*What you will do*.
The exercise asks for every line of the data to be reproduced exactly.

*Data shown*.
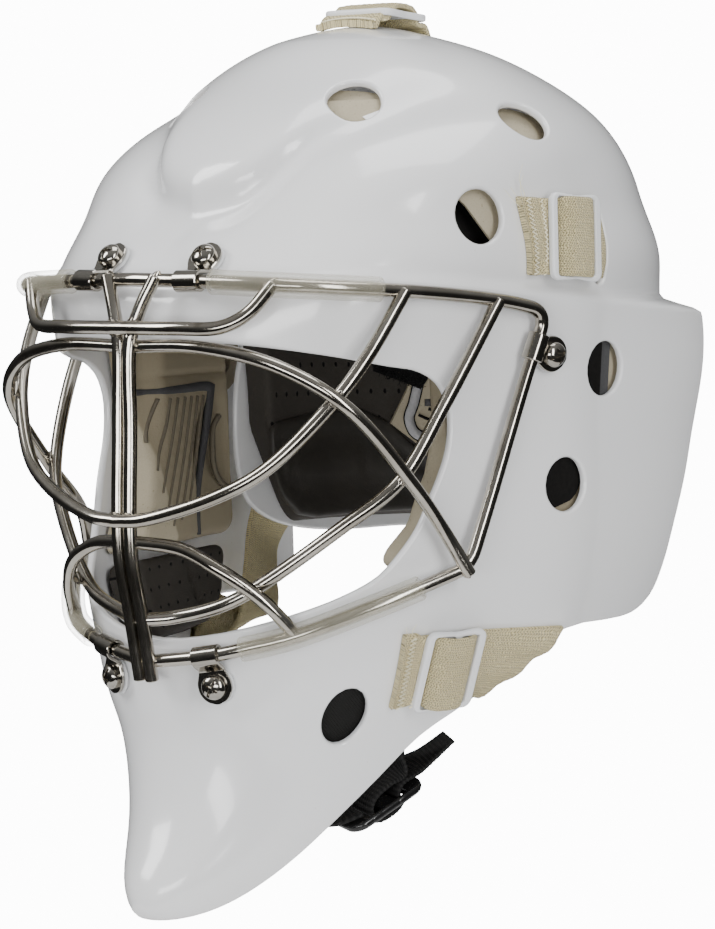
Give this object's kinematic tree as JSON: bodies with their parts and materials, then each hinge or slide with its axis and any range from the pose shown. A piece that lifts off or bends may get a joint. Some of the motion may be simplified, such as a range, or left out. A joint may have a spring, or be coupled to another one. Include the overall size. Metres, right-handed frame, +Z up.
{
  "type": "hockey goalie mask",
  "caption": "Moulded white goalie mask with a welded wire cage over the face, a back plate held by elastic straps, foam lining and a webbing chin strap.",
  "frame": {"origin": "inside the head hollow on the mirror plane, at eye level between the ears, where the head sits", "axes": "+Z up towards the crown as worn, +X towards the wearer's left ear, -Y forwards through the cage"},
  "size_m": [0.2082, 0.249, 0.3188],
  "materials": {
    "shell_white": "moulded shell with a glossy white coat",
    "plate_white": "moulded plate, glossy white",
    "wire_steel": "polished stainless wire, faint drawing lines",
    "clip_steel": "bent spring clip, lightly brushed",
    "screw_steel": "domed steel screw",
    "washer_nylon": "translucent white washer",
    "clear_vinyl": "clear, slightly yellow soft sleeve",
    "cream_elastic": "knitted cream elastic",
    "buckle_white": "white moulded buckle",
    "beige_foam": "beige foam, cut edges",
    "black_foam": "black foam faced with mesh",
    "black_webbing": "ribbed black webbing",
    "buckle_black": "glossy black moulded buckle"
  },
  "bodies": {
    "root": {"shell": "shell_white", "back_plate": "plate_white", "cage": "wire_steel", "cage_clamp_top_left": "clip_steel", "cage_clamp_top_right": "clip_steel", "cage_clamp_side_left": "clip_steel", "cage_clamp_side_right": "clip_steel", "cage_clamp_bottom_left": "clip_steel", "cage_clamp_bottom_right": "clip_steel", "clamp_screw_top_left": "screw_steel", "clamp_screw_top_right": "screw_steel", "clamp_screw_side_left": "screw_steel", "clamp_screw_side_right": "screw_steel", "clamp_screw_bottom_left": "screw_steel", "clamp_screw_bottom_right": "screw_steel", "clamp_washer_top_left": "washer_nylon", "clamp_washer_top_right": "washer_nylon", "clamp_washer_side_left": "washer_nylon", "clamp_washer_side_right": "washer_nylon", "clamp_washer_bottom_left": "washer_nylon", "clamp_washer_bottom_right": "washer_nylon", "cage_sleeve_top_left": "clear_vinyl", "cage_sleeve_top_right": "clear_vinyl", "cage_sleeve_bottom_left": "clear_vinyl", "cage_sleeve_bottom_right": "clear_vinyl", "strap_upper_left": "cream_elastic", "strap_upper_right": "cream_elastic", "strap_lower_left": "cream_elastic", "strap_lower_right": "cream_elastic", "strap_top": "cream_elastic", "buckle_upper_left": "buckle_white", "buckle_upper_right": "buckle_white", "buckle_lower_left": "buckle_white", "buckle_lower_right": "buckle_white", "buckle_top": "buckle_white", "forehead_pad": "beige_foam", "crown_pad": "beige_foam", "temple_pad_left": "beige_foam", "temple_pad_right": "beige_foam", "jaw_pad_left": "black_foam", "jaw_pad_right": "black_foam", "chin_pad": "black_foam", "back_pad": "black_foam", "chin_strap": "black_webbing", "chin_strap_tail": "black_webbing", "chin_buckle": "buckle_black"}
  },
  "joints": []
}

*The response*.
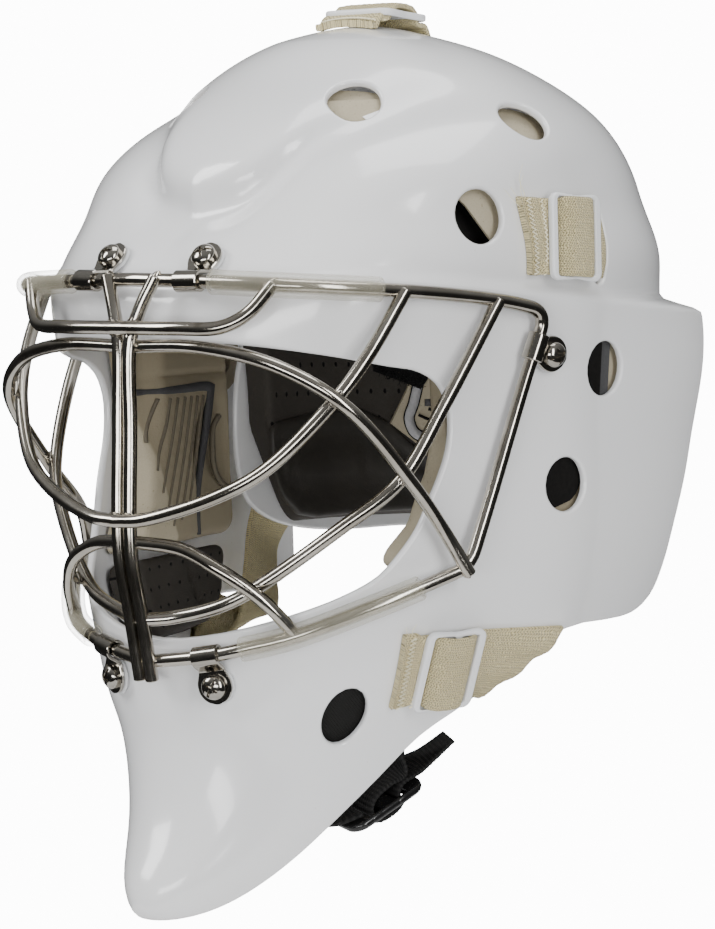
Give this object's kinematic tree as JSON: bodies with their parts and materials, then each hinge or slide with its axis and any range from the pose shown. A piece that lifts off or bends may get a joint. Some of the motion may be simplified, such as a range, or left out. A joint may have a spring, or be coupled to another one. Include the overall size. Metres, right-handed frame, +Z up.
{
  "type": "hockey goalie mask",
  "caption": "Moulded white goalie mask with a welded wire cage over the face, a back plate held by elastic straps, foam lining and a webbing chin strap.",
  "frame": {"origin": "inside the head hollow on the mirror plane, at eye level between the ears, where the head sits", "axes": "+Z up towards the crown as worn, +X towards the wearer's left ear, -Y forwards through the cage"},
  "size_m": [0.2082, 0.249, 0.3188],
  "materials": {
    "shell_white": "moulded shell with a glossy white coat",
    "plate_white": "moulded plate, glossy white",
    "wire_steel": "polished stainless wire, faint drawing lines",
    "clip_steel": "bent spring clip, lightly brushed",
    "screw_steel": "domed steel screw",
    "washer_nylon": "translucent white washer",
    "clear_vinyl": "clear, slightly yellow soft sleeve",
    "cream_elastic": "knitted cream elastic",
    "buckle_white": "white moulded buckle",
    "beige_foam": "beige foam, cut edges",
    "black_foam": "black foam faced with mesh",
    "black_webbing": "ribbed black webbing",
    "buckle_black": "glossy black moulded buckle"
  },
  "bodies": {
    "root": {"shell": "shell_white", "back_plate": "plate_white", "cage": "wire_steel", "cage_clamp_top_left": "clip_steel", "cage_clamp_top_right": "clip_steel", "cage_clamp_side_left": "clip_steel", "cage_clamp_side_right": "clip_steel", "cage_clamp_bottom_left": "clip_steel", "cage_clamp_bottom_right": "clip_steel", "clamp_screw_top_left": "screw_steel", "clamp_screw_top_right": "screw_steel", "clamp_screw_side_left": "screw_steel", "clamp_screw_side_right": "screw_steel", "clamp_screw_bottom_left": "screw_steel", "clamp_screw_bottom_right": "screw_steel", "clamp_washer_top_left": "washer_nylon", "clamp_washer_top_right": "washer_nylon", "clamp_washer_side_left": "washer_nylon", "clamp_washer_side_right": "washer_nylon", "clamp_washer_bottom_left": "washer_nylon", "clamp_washer_bottom_right": "washer_nylon", "cage_sleeve_top_left": "clear_vinyl", "cage_sleeve_top_right": "clear_vinyl", "cage_sleeve_bottom_left": "clear_vinyl", "cage_sleeve_bottom_right": "clear_vinyl", "strap_upper_left": "cream_elastic", "strap_upper_right": "cream_elastic", "strap_lower_left": "cream_elastic", "strap_lower_right": "cream_elastic", "strap_top": "cream_elastic", "buckle_upper_left": "buckle_white", "buckle_upper_right": "buckle_white", "buckle_lower_left": "buckle_white", "buckle_lower_right": "buckle_white", "buckle_top": "buckle_white", "forehead_pad": "beige_foam", "crown_pad": "beige_foam", "temple_pad_left": "beige_foam", "temple_pad_right": "beige_foam", "jaw_pad_left": "black_foam", "jaw_pad_right": "black_foam", "chin_pad": "black_foam", "back_pad": "black_foam", "chin_strap": "black_webbing", "chin_strap_tail": "black_webbing", "chin_buckle": "buckle_black"}
  },
  "joints": []
}